▶ TASK BRIEF:
Each line from the one containing "Continue the FreeCAD" through the one containing "return stone" must be echoed exactly, endpoints included, and every other line omitted.

▶ MATERIAL SHOWN:
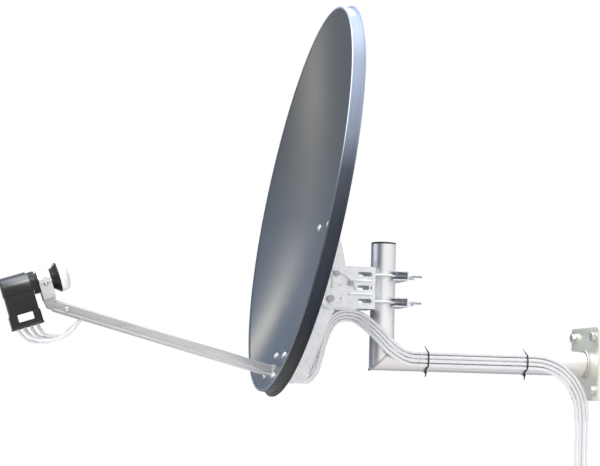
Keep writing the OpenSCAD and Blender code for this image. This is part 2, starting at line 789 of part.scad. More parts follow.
module feed_cap() {
  color("white") lnb_frame() rotate([-90, 0, 0]) rotate_extrude() polygon(concat(
    [[26.2, 0.03], [28.4, 0.03]],
    [for (i = [0 : 17]) dome(i, 28.4, 15) + [0, 5]],
    [[0, 20], [0, 18.4]],
    [for (i = [17 : -1 : 0]) dome(i, 26.2, 13.4) + [0, 5]]
  ));
}
module feed_horn() {
  color("silver") lnb_frame() difference() {
    union() {
      rod_y(17.95, -62, -4);
      rod_y(22.8, -1.95, 4);
      rod_y(17.95, -5, -1);
    }
    rod_y(9.6, -63, 5);
    difference() {
      rod_y(21, -1, 5);
      rod_y(18.8, -2, 6);
    }
    difference() {
      rod_y(16.6, -6, 5);
      rod_y(14.2, -7, 6);
    }
  }
}
module lnb_board() {
  color("green") lnb_frame() difference() {
    union() {
      block([-21, 21], [-66, -64], [-46, -5]);
      block([-14, 14], [-66, -64], [-6, 15]);
    }
    for (t = [-40, 10]) translate([0, 0, t]) rod_y(1.6, -67, -63);
  }
}
module f_ports() {
  color("goldenrod") lnb_frame() for (s = port_s) translate([0, s, 0]) {
    translate([0, 0, floor_t - 9]) difference() {
      cylinder(r = 4.7, h = 13);
      translate([0, 0, -1]) cylinder(r = 2.6, h = 10);
    }
    translate([0, 0, floor_t + 2]) cylinder(r = 6, h = 2);
  }
}
module f_plugs() {
  color("silver") lnb_frame() for (s = port_s) translate([0, s, 0]) difference() {
    union() {
      translate([0, 0, floor_t - 10]) hex(11, 8.5);
      translate([0, 0, floor_t - 19]) cylinder(r = 4.5, h = 9.5);
    }
    translate([0, 0, floor_t - 9.5]) cylinder(r = 4.72, h = 9);
    translate([0, 0, floor_t - 20]) cylinder(r = cable_r + 0.02, h = 12);
  }
}
cover_top = -48.6;
cover_low = -76.5;
module cover_box(grow, t0, t1) {
  block([-low_x - grow, low_x + grow], [body_s0 - grow, body_s1 + grow], [t0, t1]);
}
module connector_cover() {
  color("dimgray") lnb_frame() difference() {
    union() {
      cover_box(2.1, cover_low, cover_top);
      cover_box(3.4, cover_low, cover_low + 3);
      for (x = [-1, 1]) translate([x * (low_x + 2), body_s, cover_low + 8]) rod_x_axis(3, x > 0 ? 0 : -1, x > 0 ? 1 : 0);
    }
    cover_box(0.1, cover_low - 1, cover_top + 1);
  }
}
module cover_label() {
  color("white") lnb_frame()
    block([low_x + 2.12, low_x + 2.3], [body_s - 15, body_s + 15], [-64.5, -50.2]);
}

wall_plate();
plate_weld();
arm_tube();
mitre_weld();
mast_tube();
mast_cap();
wall_bolts();
wall_washers();
cable_ties();
wall_cables();
mount_bracket();
clamp_rods();
jaw_upper();
jaw_nuts_upper();
jaw_lower();
jaw_nuts_lower();
pivot_bolt();
pivot_washers();
pivot_nut();
mast_loop_cables();
backbone();
reflector();
reflector_bolts();
reflector_nuts();
lock_bolts();
lock_washers();
lock_nuts();
arm_socket();
socket_screws();
feed_arm();
arm_screws();
arm_cables();
rear_loop_cables();
lnb_holder();
holder_screws();
clamp_cap();
clamp_screws();
clamp_nuts();
lnb_loop_cables();
lnb_body();
lnb_hood();
feed_cap();
cap_ring();
feed_horn();
lnb_board();
f_ports();
f_plugs();
connector_cover();
cover_label();
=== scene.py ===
"""Looks for the satellite dish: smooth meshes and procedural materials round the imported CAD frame."""

import math

import bmesh
import bpy
import numpy as np
from mathutils import Matrix, Vector


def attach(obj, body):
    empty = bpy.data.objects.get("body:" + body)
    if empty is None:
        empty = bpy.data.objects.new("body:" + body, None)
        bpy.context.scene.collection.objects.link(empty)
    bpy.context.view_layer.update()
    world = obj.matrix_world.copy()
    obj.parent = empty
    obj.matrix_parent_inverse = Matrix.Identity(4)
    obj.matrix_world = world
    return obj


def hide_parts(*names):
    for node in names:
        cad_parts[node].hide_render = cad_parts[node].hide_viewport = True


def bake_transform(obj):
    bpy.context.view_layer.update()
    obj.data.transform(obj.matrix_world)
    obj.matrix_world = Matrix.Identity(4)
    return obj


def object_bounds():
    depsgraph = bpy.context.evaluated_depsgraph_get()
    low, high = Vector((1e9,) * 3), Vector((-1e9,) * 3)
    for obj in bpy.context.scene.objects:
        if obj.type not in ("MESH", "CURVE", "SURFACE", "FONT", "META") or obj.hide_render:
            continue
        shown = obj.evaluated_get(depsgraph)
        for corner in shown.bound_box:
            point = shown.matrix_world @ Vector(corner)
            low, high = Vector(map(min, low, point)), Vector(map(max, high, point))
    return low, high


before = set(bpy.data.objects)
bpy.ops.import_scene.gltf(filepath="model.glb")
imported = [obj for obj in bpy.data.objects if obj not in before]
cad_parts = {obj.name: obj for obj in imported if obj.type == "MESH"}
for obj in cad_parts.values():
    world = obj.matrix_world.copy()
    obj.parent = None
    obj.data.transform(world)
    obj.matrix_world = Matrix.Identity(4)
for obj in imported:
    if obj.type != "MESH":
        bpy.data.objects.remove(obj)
cad_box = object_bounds()
MM = 0.001

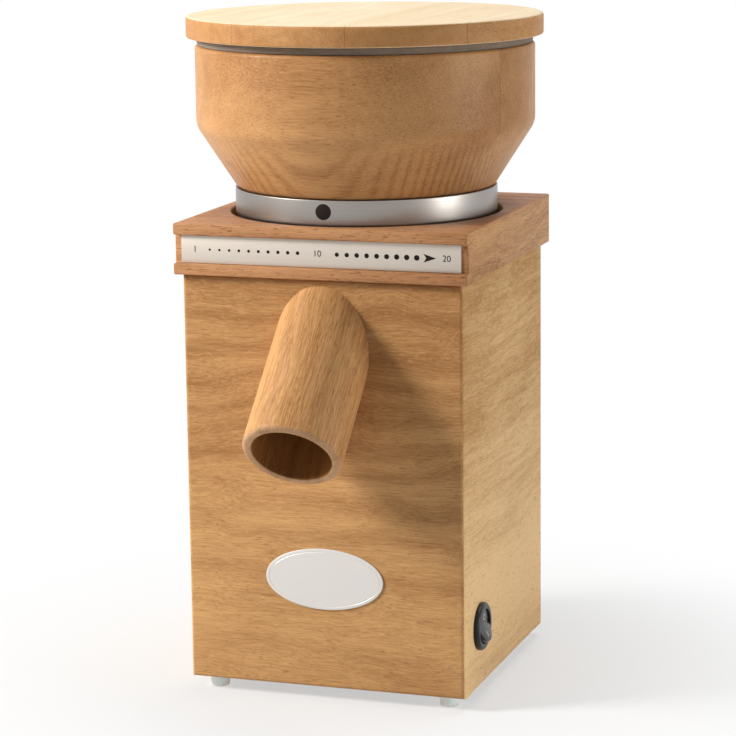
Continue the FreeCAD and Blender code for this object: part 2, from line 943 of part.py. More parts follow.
def lower_stone_carrier():
    """The plate on the shaft that carries the lower stone and sweeps flour to the duct."""
    plate = cylinder(rotor_plate_radius, rotor_plate_bottom, lower_stone_bottom)
    for x, y, angle in around(sweeper_count, 0, sweeper_first_angle):
        arm = box(
            rotor_plate_radius - sweeper_width,
            rotor_plate_radius + sweeper_length,
            -sweeper_width / 2,
            sweeper_width / 2,
            rotor_plate_bottom,
            rotor_plate_bottom + sweeper_height,
        )
        arm.rotate(CENTRE, Z_AXIS, angle)
        plate = plate.fuse(arm)
    plate = plate.fuse(cylinder(lower_stone_bore, rotor_plate_bottom, lower_stone_top))
    bore = cylinder(shaft_top_radius, rotor_plate_bottom - through_cut, lower_stone_top + through_cut)
    return plate.cut(bore).removeSplitter()


def furrowed(stone, face_level, eye):
    """A stone with slanting furrows cut into its milling face."""
    for x, y, angle in around(furrow_count, 0):
        furrow = box(
            eye - through_cut,
            stone_radius + 2 * through_cut,
            -furrow_width / 2,
            furrow_width / 2,
            face_level - furrow_depth,
            face_level + furrow_depth,
        )
        furrow.rotate(V(eye, 0, 0), Z_AXIS, furrow_slant)
        furrow.rotate(CENTRE, Z_AXIS, angle)
        stone = stone.cut(furrow)
    return stone


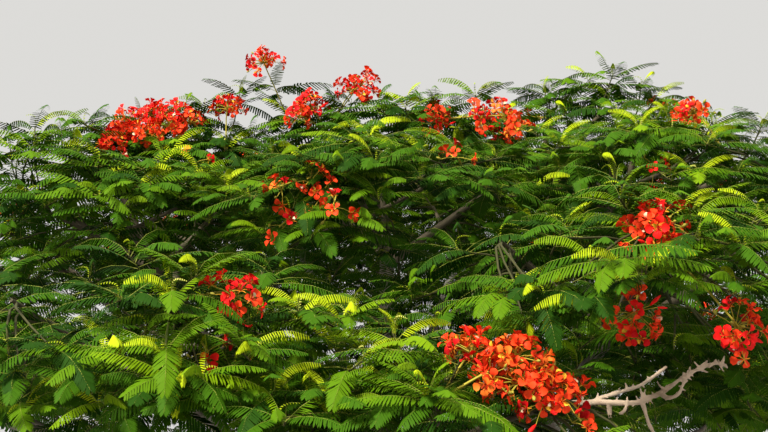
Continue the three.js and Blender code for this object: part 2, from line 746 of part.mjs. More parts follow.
const limbCapsules = [...limbs, dead.limb].flatMap((limb) => [...limb.capsules, ...(limb.extra ?? [])]);
for (const mass of masses) {
  const others = masses.filter((other) => other !== mass);
  const stems = others.map(({ limb }) => {
    const tip = limb.curve.getPoint(1);
    const head = tip.clone().addScaledVector(limb.curve.getTangent(1), STEM_LENGTH);
    return { a: tip, b: head, radius: BOUGH_TIP_RADIUS };
  });
  place(`foliage_${mass.name}`, growMass(mass, [...limbCapsules, ...stems]), foliage);
}

export default tree;
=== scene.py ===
# A flame tree in bloom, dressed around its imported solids.
# Metres, +Z up. Masses, limbs and twigs follow the same seeded rule as the solids, carried to finer twigs.
import json
import math
from types import SimpleNamespace

import bmesh
import bpy
import numpy as np
from mathutils import Matrix, Quaternion, Vector

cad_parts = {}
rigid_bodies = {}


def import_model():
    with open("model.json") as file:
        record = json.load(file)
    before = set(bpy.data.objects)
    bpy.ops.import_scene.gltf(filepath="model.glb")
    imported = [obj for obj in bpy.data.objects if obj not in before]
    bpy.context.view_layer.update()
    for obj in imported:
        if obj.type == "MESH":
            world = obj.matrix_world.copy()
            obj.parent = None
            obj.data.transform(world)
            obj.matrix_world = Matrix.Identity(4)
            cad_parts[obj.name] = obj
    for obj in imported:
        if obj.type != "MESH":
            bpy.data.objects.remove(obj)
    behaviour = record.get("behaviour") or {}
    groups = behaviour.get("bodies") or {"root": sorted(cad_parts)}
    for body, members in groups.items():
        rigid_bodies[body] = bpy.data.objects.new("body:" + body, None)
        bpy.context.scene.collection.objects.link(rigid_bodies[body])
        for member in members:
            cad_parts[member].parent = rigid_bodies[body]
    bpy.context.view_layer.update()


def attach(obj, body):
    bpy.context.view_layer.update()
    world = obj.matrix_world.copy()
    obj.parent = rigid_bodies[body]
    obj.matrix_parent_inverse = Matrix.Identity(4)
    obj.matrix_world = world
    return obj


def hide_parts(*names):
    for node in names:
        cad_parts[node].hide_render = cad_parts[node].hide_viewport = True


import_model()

UP = Vector((0, 0, 1))
GOLDEN_TURN = 137.508
SUN_WAY = Vector((0.5, 0.72, -0.85))
FLOOR_SIZE = 120

# Camera
CAMERA_PLACE = (0.0, -10.4, 4.2)
CAMERA_TILT = 9.8
CAMERA_LENS = 55
CAMERA_SENSOR = 36

# Trunk
TRUNK_HEIGHT = 1.98
TRUNK_RADIUS = 0.262
TRUNK_LEAN = 0.07
TRUNK_BOW = 0.035
TRUNK_TAPER = 0.1
FLARE_SPREAD = 0.185
FLARE_HEIGHT = 0.26
BUTTRESSES = 5
BUTTRESS_DEPTH = 0.17
BUTTRESS_HEIGHT = 0.416
BUTTRESS_TURN = 34
FORK_HEIGHT = 1.72
FORK_SWELL = 0.06
HEAD_ROUNDING = 0.3
HEAD_FLAT = 0.45
BELOW_GROUND = 0.08
TRUNK_RINGS = 60
TRUNK_SIDES = 40

# Boughs
BOUGH_FOOT_RADIUS = 0.128
BOUGH_TIP_RADIUS = 0.042
BRANCH_FOOT_SHARE = 0.74
BOUGH_SWAY = 0.07
LIMB_SEED = 5
LIMB_SAMPLES = 14
TAPER_POWER = 0.8
LINE_REACH = 0.36
LEADER_FOOT_HEIGHT = 1.88
BOUGH_FOOT_HEIGHT = 1.66
LIMB_RINGS = 40
LIMB_SIDES = 20
COLLAR = 0.3
COLLAR_LENGTH = 0.16
VOXEL = 0.027
SMOOTHINGS = 5
NEARLY_UPRIGHT = 0.95

# Which limb carries each mass's limb, how far along it, and how steeply it leaves and arrives
TRUNK = "trunk"
LEADER = "crest_1"
LIMB_PLAN = {
    "skirt_1": (TRUNK, 0, 50, 14), "skirt_3": (TRUNK, 0, 46, 12), "skirt_5": (TRUNK, 0, 50, 14),
    "skirt_7": (TRUNK, 0, 44, 12), "skirt_9": (TRUNK, 0, 50, 14), "crest_1": (TRUNK, 0, 84, 60),
    "skirt_2": ("skirt_3", 0.36, 30, 22), "skirt_4": ("skirt_5", 0.42, 24, 12),
    "skirt_6": ("skirt_7", 0.4, 24, 12), "skirt_8": ("skirt_9", 0.42, 24, 12),
    "skirt_10": ("skirt_1", 0.4, 24, 12), "apron": ("skirt_1", 0.66, 4, 4),
    "shoulder_1": ("skirt_1", 0.5, 62, 48), "shoulder_2": ("skirt_3", 0.52, 62, 48),
    "shoulder_3": ("skirt_3", 0.22, 66, 44), "shoulder_4": ("skirt_5", 0.3, 60, 44),
    "shoulder_5": ("skirt_5", 0.54, 62, 48), "shoulder_6": ("skirt_7", 0.3, 62, 46),
    "shoulder_7": ("skirt_9", 0.3, 60, 44), "shoulder_8": ("skirt_1", 0.26, 62, 44),
    "crest_2": (LEADER, 0.42, 56, 50), "crest_3": (LEADER, 0.56, 58, 52), "crest_4": (LEADER, 0.5, 58, 52),
    "crest_5": (LEADER, 0.34, 56, 50),
}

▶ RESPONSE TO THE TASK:
Continue the FreeCAD and Blender code for this object: part 2, from line 943 of part.py. More parts follow.
def lower_stone_carrier():
    """The plate on the shaft that carries the lower stone and sweeps flour to the duct."""
    plate = cylinder(rotor_plate_radius, rotor_plate_bottom, lower_stone_bottom)
    for x, y, angle in around(sweeper_count, 0, sweeper_first_angle):
        arm = box(
            rotor_plate_radius - sweeper_width,
            rotor_plate_radius + sweeper_length,
            -sweeper_width / 2,
            sweeper_width / 2,
            rotor_plate_bottom,
            rotor_plate_bottom + sweeper_height,
        )
        arm.rotate(CENTRE, Z_AXIS, angle)
        plate = plate.fuse(arm)
    plate = plate.fuse(cylinder(lower_stone_bore, rotor_plate_bottom, lower_stone_top))
    bore = cylinder(shaft_top_radius, rotor_plate_bottom - through_cut, lower_stone_top + through_cut)
    return plate.cut(bore).removeSplitter()


def furrowed(stone, face_level, eye):
    """A stone with slanting furrows cut into its milling face."""
    for x, y, angle in around(furrow_count, 0):
        furrow = box(
            eye - through_cut,
            stone_radius + 2 * through_cut,
            -furrow_width / 2,
            furrow_width / 2,
            face_level - furrow_depth,
            face_level + furrow_depth,
        )
        furrow.rotate(V(eye, 0, 0), Z_AXIS, furrow_slant)
        furrow.rotate(CENTRE, Z_AXIS, angle)
        stone = stone.cut(furrow)
    return stone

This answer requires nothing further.